<<<<
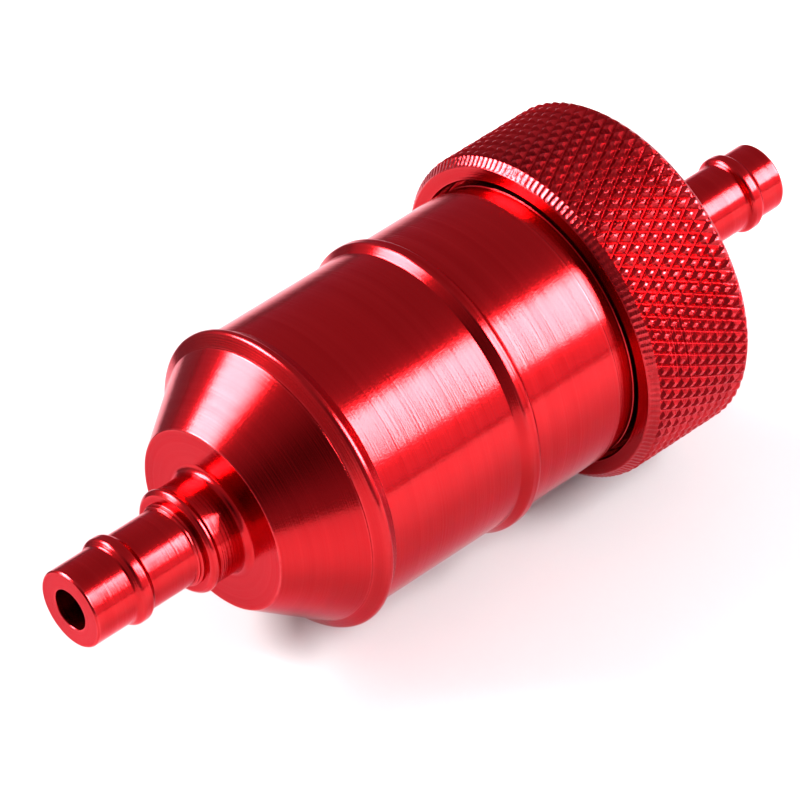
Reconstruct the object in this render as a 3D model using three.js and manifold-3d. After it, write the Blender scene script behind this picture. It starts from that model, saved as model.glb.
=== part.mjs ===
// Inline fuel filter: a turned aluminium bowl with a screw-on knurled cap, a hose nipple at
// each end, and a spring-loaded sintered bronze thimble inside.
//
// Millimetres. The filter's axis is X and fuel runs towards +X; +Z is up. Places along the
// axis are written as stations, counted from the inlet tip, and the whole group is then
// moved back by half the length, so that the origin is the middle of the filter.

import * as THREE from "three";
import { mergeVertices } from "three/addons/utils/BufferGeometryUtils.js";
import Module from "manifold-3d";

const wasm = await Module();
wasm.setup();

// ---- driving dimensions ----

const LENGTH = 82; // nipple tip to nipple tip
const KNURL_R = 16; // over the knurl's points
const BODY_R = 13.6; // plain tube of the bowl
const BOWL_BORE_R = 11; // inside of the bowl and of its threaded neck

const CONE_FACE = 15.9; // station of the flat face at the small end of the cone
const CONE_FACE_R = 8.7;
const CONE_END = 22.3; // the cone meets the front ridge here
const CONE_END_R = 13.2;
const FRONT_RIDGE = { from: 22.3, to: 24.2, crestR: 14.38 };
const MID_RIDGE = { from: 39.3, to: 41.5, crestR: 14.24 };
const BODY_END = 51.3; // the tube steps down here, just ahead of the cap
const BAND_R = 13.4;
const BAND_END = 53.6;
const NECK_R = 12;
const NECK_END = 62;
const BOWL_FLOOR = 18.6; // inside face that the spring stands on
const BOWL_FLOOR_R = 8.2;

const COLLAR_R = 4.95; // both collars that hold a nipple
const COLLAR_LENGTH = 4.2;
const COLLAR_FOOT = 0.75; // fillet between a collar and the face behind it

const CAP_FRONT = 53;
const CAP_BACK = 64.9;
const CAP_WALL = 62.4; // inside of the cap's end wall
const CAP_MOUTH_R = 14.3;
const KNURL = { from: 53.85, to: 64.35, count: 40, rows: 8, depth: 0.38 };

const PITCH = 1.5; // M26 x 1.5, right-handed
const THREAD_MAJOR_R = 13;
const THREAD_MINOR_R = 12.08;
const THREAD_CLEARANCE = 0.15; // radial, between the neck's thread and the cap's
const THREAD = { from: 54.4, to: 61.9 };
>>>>
▸ AIM:
Reproduce the listing above word for word.

▸ SOLUTION FOR THIS TASK:
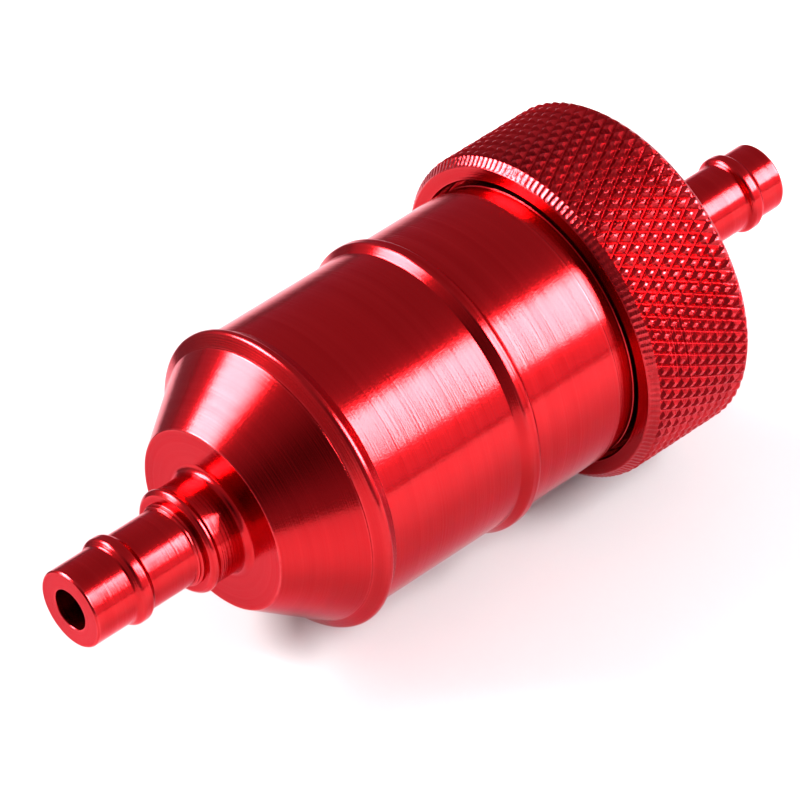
Reconstruct the object in this render as a 3D model using three.js and manifold-3d. After it, write the Blender scene script behind this picture. It starts from that model, saved as model.glb.
=== part.mjs ===
// Inline fuel filter: a turned aluminium bowl with a screw-on knurled cap, a hose nipple at
// each end, and a spring-loaded sintered bronze thimble inside.
//
// Millimetres. The filter's axis is X and fuel runs towards +X; +Z is up. Places along the
// axis are written as stations, counted from the inlet tip, and the whole group is then
// moved back by half the length, so that the origin is the middle of the filter.

import * as THREE from "three";
import { mergeVertices } from "three/addons/utils/BufferGeometryUtils.js";
import Module from "manifold-3d";

const wasm = await Module();
wasm.setup();

// ---- driving dimensions ----

const LENGTH = 82; // nipple tip to nipple tip
const KNURL_R = 16; // over the knurl's points
const BODY_R = 13.6; // plain tube of the bowl
const BOWL_BORE_R = 11; // inside of the bowl and of its threaded neck

const CONE_FACE = 15.9; // station of the flat face at the small end of the cone
const CONE_FACE_R = 8.7;
const CONE_END = 22.3; // the cone meets the front ridge here
const CONE_END_R = 13.2;
const FRONT_RIDGE = { from: 22.3, to: 24.2, crestR: 14.38 };
const MID_RIDGE = { from: 39.3, to: 41.5, crestR: 14.24 };
const BODY_END = 51.3; // the tube steps down here, just ahead of the cap
const BAND_R = 13.4;
const BAND_END = 53.6;
const NECK_R = 12;
const NECK_END = 62;
const BOWL_FLOOR = 18.6; // inside face that the spring stands on
const BOWL_FLOOR_R = 8.2;

const COLLAR_R = 4.95; // both collars that hold a nipple
const COLLAR_LENGTH = 4.2;
const COLLAR_FOOT = 0.75; // fillet between a collar and the face behind it

const CAP_FRONT = 53;
const CAP_BACK = 64.9;
const CAP_WALL = 62.4; // inside of the cap's end wall
const CAP_MOUTH_R = 14.3;
const KNURL = { from: 53.85, to: 64.35, count: 40, rows: 8, depth: 0.38 };

const PITCH = 1.5; // M26 x 1.5, right-handed
const THREAD_MAJOR_R = 13;
const THREAD_MINOR_R = 12.08;
const THREAD_CLEARANCE = 0.15; // radial, between the neck's thread and the cap's
const THREAD = { from: 54.4, to: 61.9 };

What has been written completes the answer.